RENE-GUY CADOU - LES VISAGES DE LA SOLITUDE

 

Il existe un pays semblable à ma mémoire
Où l'approche d'un pas fait un doux bruit de clefs
On se sent le besoin de poser les genoux
Et d'aller à genoux vers cette forme humaine
Qui respire et qui bat sans qu'on sache comment
-Car saura t-on jamais quelle main voyageuse
Fait chanter tristement le coeur hanté du bois
Afin que cette nuit un homme se demande
La raison de ce chant qui monte jusqu'à lui.
Aussitôt que j'entends s'épouvanter ton aile
Lourde porte du temps qui m'aura vu passer
Alors que jeune encor je croyais en des routes
Douces à la fatigue épaisse du marcheur
C'est un peu comme si un vent des hautes sphères
Écornait le front blanc du monde et me lançait
Pomme de pin rongée par des dents de colère
Sur l'océan où nul vaisseau ne hanterait.
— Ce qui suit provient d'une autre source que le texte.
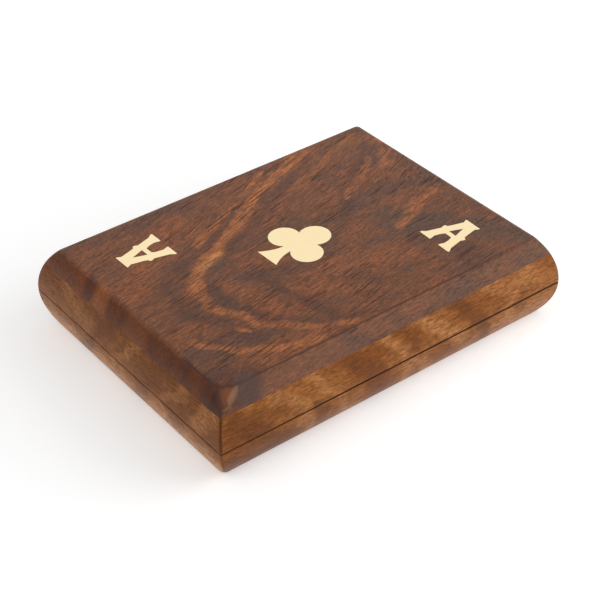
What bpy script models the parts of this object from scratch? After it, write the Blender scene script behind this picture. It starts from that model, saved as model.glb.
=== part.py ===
"""A wooden playing card box with a hinged lid, for two packs side by side.

X runs along the box, Y from front to back and Z up. The origin is on the table under the box's middle.
All sizes are in metres.
"""

import math

import bmesh
import bpy
from mathutils import Matrix, Vector
from mathutils.geometry import intersect_sphere_sphere_2d

# The box at its parting line, where it is longest and widest, and the heights of its layers
box_length = 0.1524
box_width = 0.1174
base_height = 0.0143
lid_frame_height = 0.0121
top_board_thickness = 0.0066

# How far the curved walls draw in, above and below the parting line
end_top_inset = 0.0067
side_top_inset = 0.0079
end_bottom_inset = 0.0039
side_bottom_inset = 0.0055

# Sanded corners: the upright ones where the mitres are, the top's four from the right back corner
# round to the right front one, and the rims of the top and the bottom
mitre_corner_radius = 0.0008
top_corner_radii = (0.0015, 0.0015, 0.0060, 0.0015)
corner_opening_power = 1.5
top_rim_round = 0.0010
bottom_rim_round = 0.0008

# Clearances
joint_gap = 0.0003
parting_gap = 0.0003
cutter_overrun = 0.002
weld_distance = 0.00001

# Frame rails and floor
rail_thickness = 0.010
floor_thickness = 0.003
rebate_share = 0.45

# Divider between the two packs
divider_thickness = 0.0024
divider_drop = 0.001
divider_housing = 0.0015

# Felt linings
lining_thickness = 0.001
lining_margin = 0.0005

# Brass inlays, let in flush with the top by hand: their middles from the box's ends and sides, and turns
inlay_thickness = 0.0012
index_height = 0.0186
index_width = 0.0165
left_index_insets = (0.0293, 0.0289)
right_index_insets = (0.0279, 0.0280)
left_index_turn = 91
right_index_turn = -92
club_forward = 0.0004
club_turn = 1.9
club_lobe_radius = 0.0060
club_crown_rise = 0.0081
club_side_drop = 0.0010
club_side_reach = 0.0065
club_stem_width = 0.0040
club_foot_width = 0.0108
club_foot_drop = 0.0142
club_flare = 1.85

# Half of the capital letter, from the cap down its right side: shares of the index's width and height
index_edge_shares = (
    (0.260, 1.000),
    (0.190, 0.895),
    (0.250, 0.665),
    (0.285, 0.565),
    (0.355, 0.535),
    (0.350, 0.475),
    (0.320, 0.440),
    (0.365, 0.285),
    (0.415, 0.125),
    (0.495, 0.030),
    (0.480, 0.000),
    (0.130, 0.000),
    (0.175, 0.135),
    (0.150, 0.250),
    (0.125, 0.320),
    (0.090, 0.360),
)
index_counter_shares = ((0.00, 0.74), (-0.11, 0.465), (0.11, 0.465))

# Butt hinges: two leaves, a barrel outside the back and a pin
hinge_inset = 0.0342
hinge_length = 0.025
leaf_thickness = 0.0012
leaf_setback = 0.002
leaf_corner_radius = 0.0008
barrel_radius = 0.0017
pin_radius = 0.00075
middle_knuckle_share = 0.36

# Countersunk screws, two in each leaf
screw_spread = 0.0075
screw_length = 0.007
screw_tip_length = 0.002
screw_shank_radius = 0.0009
screw_head_radius = 0.0018
screw_head_height = 0.0008

# Counts of facets
wall_steps = 8
rim_steps = 3
corner_steps = 5
barrel_sides = 24
screw_sides = 16
lobe_steps = 16
flare_steps = 5

# Heights and sizes that follow from these
half_length = box_length / 2
half_width = box_width / 2
glue_height = base_height + lid_frame_height
box_height = glue_height + top_board_thickness
base_rim = base_height - parting_gap / 2
lid_rim = base_height + parting_gap / 2
board_underside = glue_height + joint_gap / 2
cavity_half_length = half_length - rail_thickness
cavity_half_width = half_width - rail_thickness
foot_wall = rail_thickness - max(side_bottom_inset, end_bottom_inset)
rebate_depth = rebate_share * foot_wall
rebate_height = floor_thickness + joint_gap
leaf_width = rail_thickness - leaf_setback
hinge_reach = half_length - hinge_inset
hinge_axis_y = half_width + joint_gap + barrel_radius

# Looks: a name, a base colour, roughness and how metallic it is
DARK_WOOD = ("dark_wood", (0.16, 0.055, 0.028), 0.45, 0.0)
LIGHT_WOOD = ("light_wood", (0.42, 0.17, 0.055), 0.45, 0.0)
FLOOR_WOOD = ("floor_wood", (0.36, 0.19, 0.09), 0.6, 0.0)
PALE_BRASS = ("pale_brass", (0.93, 0.80, 0.52), 0.3, 1.0)
HINGE_BRASS = ("hinge_brass", (0.78, 0.56, 0.24), 0.3, 1.0)
FELT = ("felt", (0.22, 0.012, 0.018), 0.95, 0.0)


def start_scene():
    """Empties the scene and makes one collection for the parts and one for the cutters."""
    for old in list(bpy.data.objects):
        bpy.data.objects.remove(old)
    for name in ("card_box", "card_box_cutters"):
        bpy.context.scene.collection.children.link(bpy.data.collections.new(name))


def add_object(name, data, centre=(0, 0, 0)):
    """Puts a mesh or a curve among the parts."""
    made = bpy.data.objects.new(name, data)
    made.location = centre
    bpy.data.collections["card_box"].objects.link(made)
    return made


def as_cutter(shape):
    """Moves a shape to the cutters, where it only guides Boolean modifiers."""
    bpy.data.collections["card_box"].objects.unlink(shape)
    bpy.data.collections["card_box_cutters"].objects.link(shape)
    shape.hide_render = True
    shape.display_type = "WIRE"
    return shape


def boolean(piece, tool, operation):
    """Cuts, joins or trims a piece by another shape."""
    modifier = piece.modifiers.new(f"{operation.lower()}_{tool.name}", "BOOLEAN")
    modifier.operation = operation
    modifier.solver = "EXACT"
    modifier.object = tool


def finish_with(piece, look):
    """Gives a piece its own material."""
    name, colour, roughness, metallic = look
    material = bpy.data.materials.new(f"{piece.name}_{name}")
    material.use_nodes = True
    shader = material.node_tree.nodes["Principled BSDF"]
    shader.inputs["Base Color"].default_value = (*colour, 1)
    shader.inputs["Roughness"].default_value = roughness
    shader.inputs["Metallic"].default_value = metallic
    piece.data.materials.append(material)
    return piece


def mesh_from(name, shape):
    """Writes a bmesh to a mesh, smooth on its curved faces and sharp at its edges."""
    mesh = bpy.data.meshes.new(name)
    bmesh.ops.recalc_face_normals(shape, faces=shape.faces)
    shape.to_mesh(mesh)
    shape.free()
    mesh.shade_smooth()
    mesh.set_sharp_from_angle(angle=math.radians(30))
    return mesh


def block(name, low, high):
    """A box between two opposite corners."""
    low, high = Vector(low), Vector(high)
    shape = bmesh.new()
    bmesh.ops.create_cube(shape, size=1)
    bmesh.ops.scale(shape, vec=high - low, verts=shape.verts)
    return add_object(name, mesh_from(name, shape), (low + high) / 2)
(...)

Rien de moi n'est plus moi ni mes genoux dans l'herbe
Ni cette obscure main qui cherche à dérober
Un vil morceau de plomb au sommeil de la terre
Ni ce coeur de vingt ans dont les bords sont brisés
Je marche loin de moi sur des routes sans nombre
Une porte d'azur ouverte à mes côtés.